By Sections 91 and 92 contractor and contract notices are to be served to ensure that contractors are aware of the RTM company and the RTM company of the existence of management contracts.
In England there is no prescribed form for contractor and contract notices but there is in Wales.
Flats – Collective Enfranchisement and Lease Extension
To buy the freehold of a building containing flats under the Leasehold Reform, Housing and Urban Development Act 1993 an initial notice must be served upon the relevant landlord.
Such a notice must meet the requirements of Section 13 of the Act.
To seek a lease extension of a flat an initial notice must be served on the competent landlord.
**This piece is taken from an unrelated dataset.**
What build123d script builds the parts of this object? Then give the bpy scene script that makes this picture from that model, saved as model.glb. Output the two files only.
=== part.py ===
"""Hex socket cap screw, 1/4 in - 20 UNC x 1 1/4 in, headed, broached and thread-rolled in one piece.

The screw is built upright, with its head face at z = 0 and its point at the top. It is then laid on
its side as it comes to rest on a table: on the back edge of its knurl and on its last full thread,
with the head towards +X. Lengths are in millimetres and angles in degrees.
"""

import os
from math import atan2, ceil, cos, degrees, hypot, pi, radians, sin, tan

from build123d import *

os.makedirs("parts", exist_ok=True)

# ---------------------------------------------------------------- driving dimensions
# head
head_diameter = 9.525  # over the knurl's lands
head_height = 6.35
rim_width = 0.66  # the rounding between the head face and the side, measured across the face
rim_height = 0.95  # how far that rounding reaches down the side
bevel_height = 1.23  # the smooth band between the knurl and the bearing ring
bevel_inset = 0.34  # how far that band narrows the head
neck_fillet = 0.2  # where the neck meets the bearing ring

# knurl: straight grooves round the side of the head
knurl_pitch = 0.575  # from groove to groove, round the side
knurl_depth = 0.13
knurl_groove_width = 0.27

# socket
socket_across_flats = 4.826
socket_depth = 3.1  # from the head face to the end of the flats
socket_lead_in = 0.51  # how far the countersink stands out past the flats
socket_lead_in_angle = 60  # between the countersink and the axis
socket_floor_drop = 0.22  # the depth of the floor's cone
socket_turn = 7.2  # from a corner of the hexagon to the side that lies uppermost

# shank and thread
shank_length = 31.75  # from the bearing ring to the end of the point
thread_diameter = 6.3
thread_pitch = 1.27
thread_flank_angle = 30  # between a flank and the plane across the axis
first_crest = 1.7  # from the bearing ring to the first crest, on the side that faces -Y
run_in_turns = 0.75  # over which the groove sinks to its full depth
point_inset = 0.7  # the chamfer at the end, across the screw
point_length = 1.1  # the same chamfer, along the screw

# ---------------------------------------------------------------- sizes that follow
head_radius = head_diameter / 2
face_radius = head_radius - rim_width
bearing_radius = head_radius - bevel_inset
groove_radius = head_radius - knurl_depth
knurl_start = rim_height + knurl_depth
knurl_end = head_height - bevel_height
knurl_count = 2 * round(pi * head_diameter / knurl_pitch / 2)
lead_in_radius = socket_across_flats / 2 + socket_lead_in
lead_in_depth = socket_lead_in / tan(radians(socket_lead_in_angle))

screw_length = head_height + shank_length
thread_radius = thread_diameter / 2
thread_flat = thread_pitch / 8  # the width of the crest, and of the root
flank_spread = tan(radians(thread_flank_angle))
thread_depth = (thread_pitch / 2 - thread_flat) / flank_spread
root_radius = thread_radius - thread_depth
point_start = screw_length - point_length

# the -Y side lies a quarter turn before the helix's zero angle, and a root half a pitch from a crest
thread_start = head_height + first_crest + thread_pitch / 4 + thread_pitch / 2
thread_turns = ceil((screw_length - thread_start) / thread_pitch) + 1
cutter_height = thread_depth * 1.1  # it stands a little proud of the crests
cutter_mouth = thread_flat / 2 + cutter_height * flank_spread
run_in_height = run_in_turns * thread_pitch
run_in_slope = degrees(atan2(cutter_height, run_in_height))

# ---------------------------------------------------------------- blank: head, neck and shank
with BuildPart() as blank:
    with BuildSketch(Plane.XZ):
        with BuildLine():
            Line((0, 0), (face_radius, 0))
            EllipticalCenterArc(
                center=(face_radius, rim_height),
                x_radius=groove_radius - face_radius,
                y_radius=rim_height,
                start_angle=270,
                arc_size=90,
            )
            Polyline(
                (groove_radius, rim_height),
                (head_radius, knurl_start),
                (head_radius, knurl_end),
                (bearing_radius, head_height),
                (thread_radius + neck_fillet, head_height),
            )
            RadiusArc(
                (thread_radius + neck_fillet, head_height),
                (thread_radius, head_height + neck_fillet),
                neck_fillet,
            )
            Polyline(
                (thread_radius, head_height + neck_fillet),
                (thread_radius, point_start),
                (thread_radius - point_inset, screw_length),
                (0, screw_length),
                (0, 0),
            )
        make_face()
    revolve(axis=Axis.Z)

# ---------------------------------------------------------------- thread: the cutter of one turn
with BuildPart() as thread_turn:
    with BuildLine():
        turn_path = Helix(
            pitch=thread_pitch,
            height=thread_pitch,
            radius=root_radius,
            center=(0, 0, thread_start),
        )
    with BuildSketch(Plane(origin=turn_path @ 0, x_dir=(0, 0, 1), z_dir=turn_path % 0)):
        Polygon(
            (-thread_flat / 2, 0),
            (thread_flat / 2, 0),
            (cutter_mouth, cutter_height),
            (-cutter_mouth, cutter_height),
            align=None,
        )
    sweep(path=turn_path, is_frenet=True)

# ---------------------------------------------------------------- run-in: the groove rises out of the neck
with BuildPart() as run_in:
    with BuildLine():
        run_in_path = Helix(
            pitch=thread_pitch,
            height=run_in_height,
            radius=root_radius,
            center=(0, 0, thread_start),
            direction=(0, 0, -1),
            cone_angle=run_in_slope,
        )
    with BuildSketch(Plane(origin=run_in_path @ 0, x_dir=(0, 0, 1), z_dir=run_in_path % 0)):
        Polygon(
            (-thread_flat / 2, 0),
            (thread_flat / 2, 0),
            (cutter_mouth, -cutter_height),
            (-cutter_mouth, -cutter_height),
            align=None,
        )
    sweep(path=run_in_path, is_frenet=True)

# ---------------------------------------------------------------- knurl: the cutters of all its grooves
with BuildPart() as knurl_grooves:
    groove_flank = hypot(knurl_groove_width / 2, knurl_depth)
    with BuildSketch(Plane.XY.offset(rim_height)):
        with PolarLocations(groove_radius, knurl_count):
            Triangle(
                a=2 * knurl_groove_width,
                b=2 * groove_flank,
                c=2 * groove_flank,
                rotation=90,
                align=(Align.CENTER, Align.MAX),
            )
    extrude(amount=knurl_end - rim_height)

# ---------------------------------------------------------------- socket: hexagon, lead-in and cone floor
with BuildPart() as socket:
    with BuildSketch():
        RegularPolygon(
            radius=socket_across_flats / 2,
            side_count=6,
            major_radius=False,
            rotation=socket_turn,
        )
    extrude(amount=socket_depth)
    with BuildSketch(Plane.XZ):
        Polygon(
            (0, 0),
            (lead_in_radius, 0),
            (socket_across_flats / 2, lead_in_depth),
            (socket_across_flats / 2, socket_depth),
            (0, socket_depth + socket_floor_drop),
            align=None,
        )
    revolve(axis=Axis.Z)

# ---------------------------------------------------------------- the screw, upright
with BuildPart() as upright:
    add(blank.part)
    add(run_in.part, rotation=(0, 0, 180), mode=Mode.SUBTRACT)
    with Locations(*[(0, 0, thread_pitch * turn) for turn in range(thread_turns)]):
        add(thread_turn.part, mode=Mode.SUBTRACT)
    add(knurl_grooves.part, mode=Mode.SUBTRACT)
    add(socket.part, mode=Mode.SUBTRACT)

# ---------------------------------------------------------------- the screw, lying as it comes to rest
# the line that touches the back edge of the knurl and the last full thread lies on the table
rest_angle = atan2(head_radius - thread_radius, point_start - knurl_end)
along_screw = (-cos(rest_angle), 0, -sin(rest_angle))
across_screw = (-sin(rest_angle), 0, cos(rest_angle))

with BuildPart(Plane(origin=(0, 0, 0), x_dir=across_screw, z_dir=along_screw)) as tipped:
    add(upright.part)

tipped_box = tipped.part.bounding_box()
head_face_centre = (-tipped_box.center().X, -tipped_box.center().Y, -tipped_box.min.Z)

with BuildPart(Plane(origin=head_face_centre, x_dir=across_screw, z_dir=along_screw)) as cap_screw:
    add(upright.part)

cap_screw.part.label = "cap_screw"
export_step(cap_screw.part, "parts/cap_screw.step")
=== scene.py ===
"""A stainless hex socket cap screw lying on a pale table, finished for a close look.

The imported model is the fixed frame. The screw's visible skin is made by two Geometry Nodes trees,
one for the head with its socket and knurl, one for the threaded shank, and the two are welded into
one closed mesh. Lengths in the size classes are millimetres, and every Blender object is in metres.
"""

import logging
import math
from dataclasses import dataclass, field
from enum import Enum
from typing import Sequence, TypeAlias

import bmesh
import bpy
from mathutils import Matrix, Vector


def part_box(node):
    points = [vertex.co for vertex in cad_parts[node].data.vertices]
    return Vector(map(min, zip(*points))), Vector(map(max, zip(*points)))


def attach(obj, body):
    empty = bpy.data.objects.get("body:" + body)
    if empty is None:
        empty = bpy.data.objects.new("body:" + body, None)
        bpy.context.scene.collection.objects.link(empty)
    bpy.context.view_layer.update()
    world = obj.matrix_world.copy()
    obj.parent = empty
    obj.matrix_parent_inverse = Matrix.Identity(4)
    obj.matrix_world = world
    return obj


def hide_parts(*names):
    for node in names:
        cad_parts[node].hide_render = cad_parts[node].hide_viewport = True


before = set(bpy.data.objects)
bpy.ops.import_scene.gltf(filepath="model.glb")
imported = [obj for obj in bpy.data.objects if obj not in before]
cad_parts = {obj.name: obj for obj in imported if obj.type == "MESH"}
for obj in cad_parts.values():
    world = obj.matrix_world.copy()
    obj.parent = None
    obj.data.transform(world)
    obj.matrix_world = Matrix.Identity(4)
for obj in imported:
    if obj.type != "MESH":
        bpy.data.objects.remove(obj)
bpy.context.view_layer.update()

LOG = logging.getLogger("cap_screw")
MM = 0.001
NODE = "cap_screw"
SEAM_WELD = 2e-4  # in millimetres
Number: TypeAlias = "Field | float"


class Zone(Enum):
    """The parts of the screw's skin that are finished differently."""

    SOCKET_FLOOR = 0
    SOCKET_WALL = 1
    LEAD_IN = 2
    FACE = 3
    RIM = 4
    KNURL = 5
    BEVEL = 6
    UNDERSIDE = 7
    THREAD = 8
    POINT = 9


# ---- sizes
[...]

Such a notice must meet the requirements of Section 42 of the 1993 Act.
Notices served under Section 13 or Section 42, in respect of premises in England, are no longer required to be signed personally by the leaseholder and may be signed by or on behalf of the leaseholder.
This is the effect of the Leasehold Reform (Amendment) Act 2014, which came into force in England on 14 May 2014.
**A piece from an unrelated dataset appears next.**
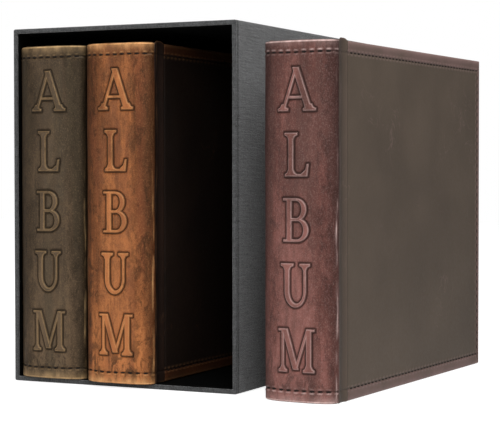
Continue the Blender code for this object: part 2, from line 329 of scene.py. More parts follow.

Notices served under Section 13 or Section 42 of the 1993 Act, in respect of premises in Wales, are also no longer required to be signed personally by the leaseholder. This change was bought about by Section 140 of the Housing (Wales) Act 2014 and the Housing Wales (Wales) Act 2014 (Commencement No.1) Order 2014 which came into force on 1st December 2014
Right to Buy
By the Housing (Wales) Measure 2011 local authorities can apply to suspend the right to buy in their area for up to five years (extendable). The suspension depends on there being high pressure for housing. Local authorities can suspend in the whole of the area, or by category of housing. Rights to suspend have been granted to Swansea, Carmarthenshire and Flintshire councils. Anglesey (or Ynys Mon) Council has voted to request the Welsh Government to grant a five year suspension.
From 14 July 2015 in Wales only, the maximum discount for a council or housing association tenant to purchase their home under the Right to Buy and Right to Acquire changes from £16,000 to £8,000.